You then have to create a new Storage Plugin. You can easily do that from the web interface (http://localhost:8047, just keep in mind the Drill must be running in order to access it), using the “Storage” section.
Create a new Storage Plugin, name it az for example, and then copy and paste the following configuration.
https://gist.github.com/yorek/35e2b693fb749f0388db22c2d814ddaf
The configuration has been taken from the dsl Storage Plugin already available in Apache Drill, and the connection has been modified to point to the Azure Blob Store. Of course, just like before, replace CONTAINER and ACCOUNT_NAME with your own values.
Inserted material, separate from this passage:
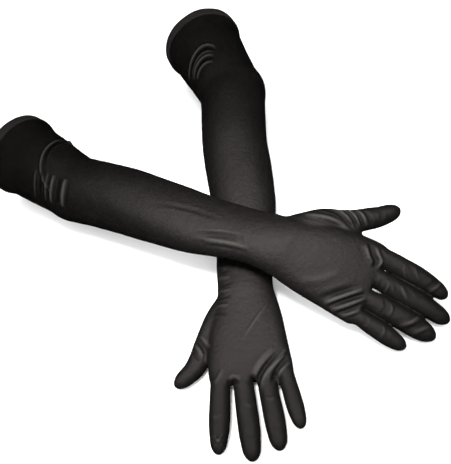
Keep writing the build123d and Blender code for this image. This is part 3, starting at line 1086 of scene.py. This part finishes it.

You should be able now to run Apache Drill and query the configured Azure Blob Store:
Querying Azure Stream analytics results
The most complex part is done now. All is needed now is to create an Apache Avro output for the Azure Stream Analytics job you want to monitor
and then just use Apache Drill to query it. Of course you can also use other output format like JSON or CSV, but I suggest to use Avro since it comes with a schema and so you don’t have to do any cast to correct data types. Plus it is fast and compact which make it perfect for streaming scenarios.
Here’s Drill in action:
The alternative: Dockerize Everything
If you don’t want to mess up your machine with Java, Apache Drill and other stuff that maybe you’re not familiar with, but you still like the idea of using Drill to query streaming results, you can just go for the Docker way. In order to have Apache Drill up and running with the Storage Plugin correctly configured, a trick I used is to inject the file storage-plugin-override.conf *and *core-site.xml to have my most accessed Azure Blob Stores already configured and ready to be used.
You can grab the Docker solution here:
https://github.com/yorek/apache-drill-azure-blob
Make the changes you need to the aforementioned files, build the image with the provided drill-build.bat script and then run it with drill-run.bat. You’ll have Apache Drill running in a sec.